Prof. İhsan Süreyye Sırma hocam da bu konularda duyarlı, geçen hafta Akit TV’de dinledim, o da manevi, siyasi ve ilim dünyamızın öncülerinden. Yanlışlara karşı ‘pes etmeyenlerden birisi’, hak yolunda hakça mücadele etmiş, yapılması gerekenleri, yaşadığı zorlukları bu programda anlattı. Siyasi manada der ki: “iktidar olmak yetmiyor, muktedir olmak şart. Muktedir olmak içinde, sağlam kadrolar ile çalışmak gerekiyor. Yoksa çevrenizdekiler sizi bilinçli olarak yanlışa düşüre bilirler. Hatta kendisi Erbakan Hoca ile de çalışmış, danışmanlığını yapmış, gerektiğinde yemek masasında yemek kaşığını bile müdahale ettim diyor…

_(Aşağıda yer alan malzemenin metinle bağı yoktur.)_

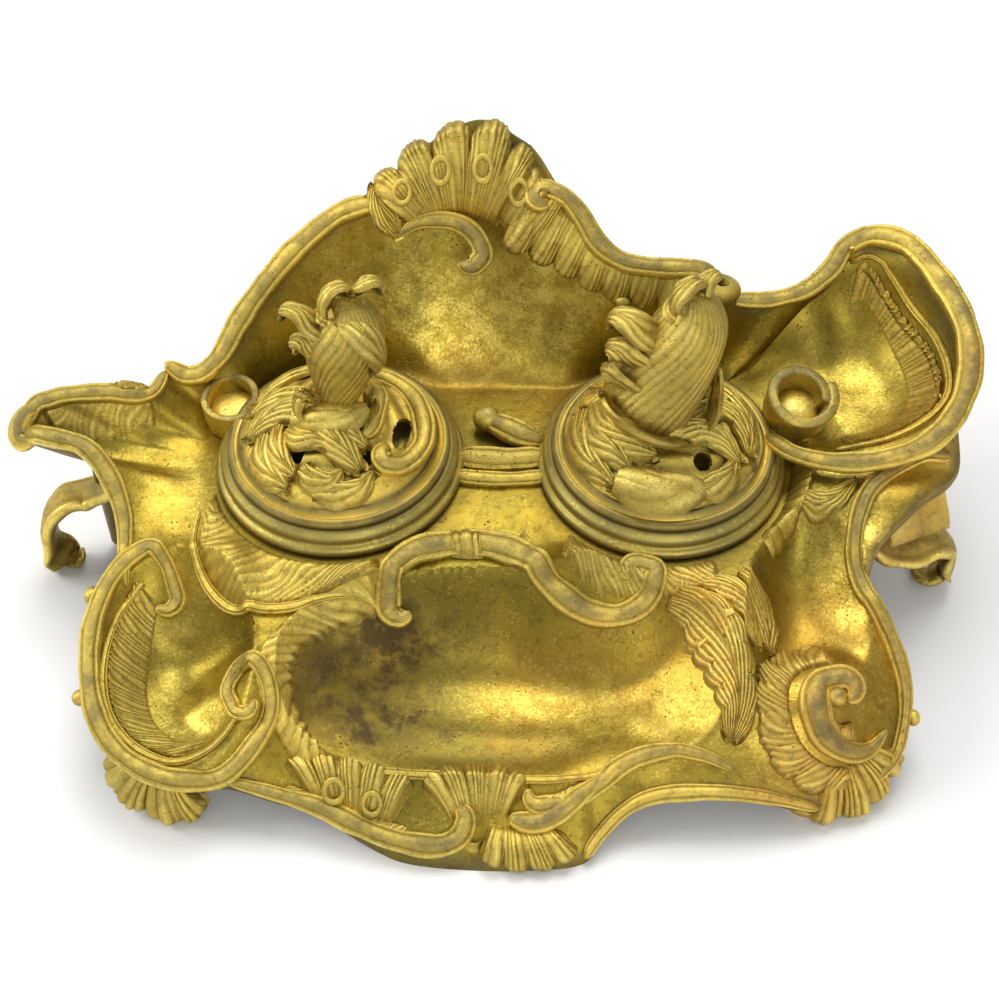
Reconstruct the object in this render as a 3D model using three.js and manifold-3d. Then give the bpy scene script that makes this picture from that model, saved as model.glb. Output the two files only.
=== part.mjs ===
// Double inkstand in gilt brass, millimetres, +Z up. A cast tray of dishes and scrolls stands on feet and carries
// two wells. Each well is a turned collar held by a ring nut, with an ink pot that lifts out and a pierced lid
// with a leaning knop that lifts off. The origin is the middle of the base on the surface the stand rests on,
// +X is the right-hand side and +Y the high back wall.
import * as THREE from "three";
import { mergeVertices } from "three/addons/utils/BufferGeometryUtils.js";
import Module from "manifold-3d";

const wasm = await Module();
wasm.setup();

// Driving dimensions.
const CLEARANCE = 0.3; // gap kept between touching pieces
const SIDES = 32; // facets of every turned piece
const WELL_Y = 22;
const WELLS = { left: -48, right: 52 }; // x of each well's axis
const PLATFORM_Z = 42;
const WALL = 4; // thickness of the cast shell
const HOLE_RADIUS = 33; // the platform's hole for a collar's spigot
const COLLAR_RADIUS = 38.6;
const COLLAR_TOP_Z = 50;
const POT_RADIUS = 29.8;
const POT_DEPTH = 36;
const LID_RADIUS = 34.3;
const KNOP_BASE_Z = 67;
const KNOP_HEIGHT = 45;
const KNOP_LEAN = 9; // how far a knop leans towards +X and +Y
const STUD_RADIUS = 2;
const LIFT_TOP_Z = 140; // the way of a lid and its pot is clear to this height

// Tray planning values.
const MIDDLE = { x: 2, y: 12 }; // where the rings of the tray's surface start
const LAND = { halfWidth: 93, halfDepth: 42 }; // the level land around both wells
const LAND_EDGE = 40.5; // distance from a well's axis that stays level
const LAND_BLEND = 7; // width over which the land runs into the slopes
const RISE = 1.6; // how hollow the slopes from the land to the rim are
const RIM_STEPS = 84;
const RING_SHARES = [0.13, 0.27, 0.39, 0.48, 0.55, 0.62, 0.69, 0.76, 0.83, 0.89, 0.95, 1];
const APRON_SHARE = 0.87; // where the apron hangs below the shell, as a share of the way to the rim
const APRON_TO_WELL = 45; // the apron's least distance from a well's axis
const APRON_FOOT_Z = 3; // the apron ends this far above the surface, between the feet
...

Sözü şuraya getirmek istiyorum. Gerek eğitimde gerekse kültürde sağlam kadrolar ile çalışılmaz ise toplum ruhunu oluşturamazsınız, bölünmüşlük de doğal hale gelir. Neyse biz kültürle başladık, aynı konuya devam edelim.

KÜLTÜR GİDERSE, GERİYE KUM KALIR

Cemil Meriç’e göre Umran, geniş manasıyla kültür demektir. Tylor bu tanımlamaya paralel olarak kültür için: “Bilgiyi, inancı, sanatı, ahlakı, hukuku, adeti, bir kelime ile, insanın içtimai bir varlık olarak elde ettiği bütün kabiliyetleri kucaklayan girift bütün...” Olarak tanımlamış. Bir başka tanımda, “Bir kavmin yaptıkları ve ‘yarattıklarının’ bütünü, içtimai ve dini düzen, adetler ve inançlardır…”

Son üç yüz yılı bir düşünün bakalım bu millet kültürünü devam ettirebildi mi? Benim çocukluğumdan bu yana 50 yıl geçti, neredeyse adet ve geleneklerden hiçbiri kalmadı. Bu kadar hızlı bir değişime doğru sürükleniyoruz. Kültür bir milletin köküdür, özünden ve değerlerinden doğmuştur. Müzikten tutunda, spor ve yeme alışkanlıklarımıza varana kadar kapsamı geniştir.  Özetleyecek olursak ki Kaplan’da aynı görüşte; “Bir toplumu yok etmek mi istiyorsunuz? Yüzlerce, belki binlerce yılın çileli ve müşterek tecrübesi üzerine inşa edilen ruhunu yok edin. Bir toplumun ruhunu yok ederseniz, o toplumu diri tutan, ayakta tutan, bir arada tutan, yaşayan ortak değerleri, sanatları, edebiyatı, söyleme ve eyleme biçimlerini kolayca yok edersiniz.”

Daha çok şey var bu konuda yazacak ama burada kapatalım. Kalın sağlıcakla.